As part of the Natural History Museum of Los Angeles County, California, Hart's former home and 260-acre (1.1 km2) ranch in Newhall is now William S. Hart Park. The William S. Hart High School District as well as William S. Hart Senior High School, both located in the Santa Clarita Valley in the northern part of Los Angeles County, were named in his honor. A Santa Clarita baseball field complex is named in his honor.
The "Range Rider of the Yellowstone," a statue commissioned by Hart and modeled from life, stands on the Rimrocks in front of the airport at Billings, Montana. Hart donated it to the city in 1927, where it remains a memorial to his memory. .
On November 10, 1962, Hart was honored posthumously in an episode of The Roy Rogers and Dale Evans Show, a short-lived western variety program on ABC.
After Hart retired from film making he began writing short stories and book-length manuscripts.

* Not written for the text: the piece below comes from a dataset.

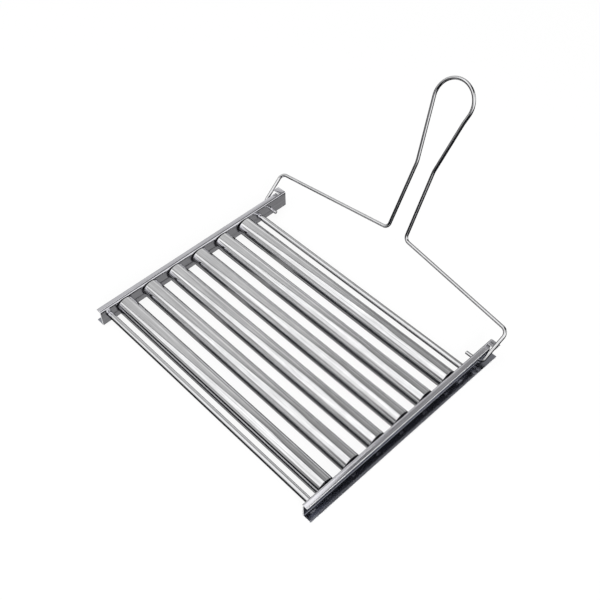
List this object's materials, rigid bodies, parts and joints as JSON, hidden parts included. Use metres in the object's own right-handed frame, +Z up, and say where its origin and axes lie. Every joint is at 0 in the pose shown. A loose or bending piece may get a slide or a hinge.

His published books are:
When Hart died, he bequeathed his home to Los Angeles County so that it could be converted into a park and museum. His former home in Newhall, Santa Clarita, California has become a satellite of the Natural History Museum of Los Angeles County and remains free and open to the public to this day. The home is a Spanish Colonial Revival style mansion and contains many of the movie star's possessions including Native American artifacts and works by artists Charles Marion Russell, James Montgomery Flagg, and Joe de Yong. The Museum is an important part of Hart's legacy as he said before he died: "When I was making pictures, the people gave me their nickels, dimes, and quarters. When I am gone, I want them to have my home." The surrounding 265-acre William S. Hart Park includes the mansion, trails, an animal area with farm animals, bison, and a picnic area. Hart Park and Museum is located at 24151 Newhall Avenue, Santa Clarita, CA 91321. Since 2015, the park has been home to the Santa Clarita Cowboy Festival and Annual Hart of the West Powwow. The former was previously held at Melody Ranch.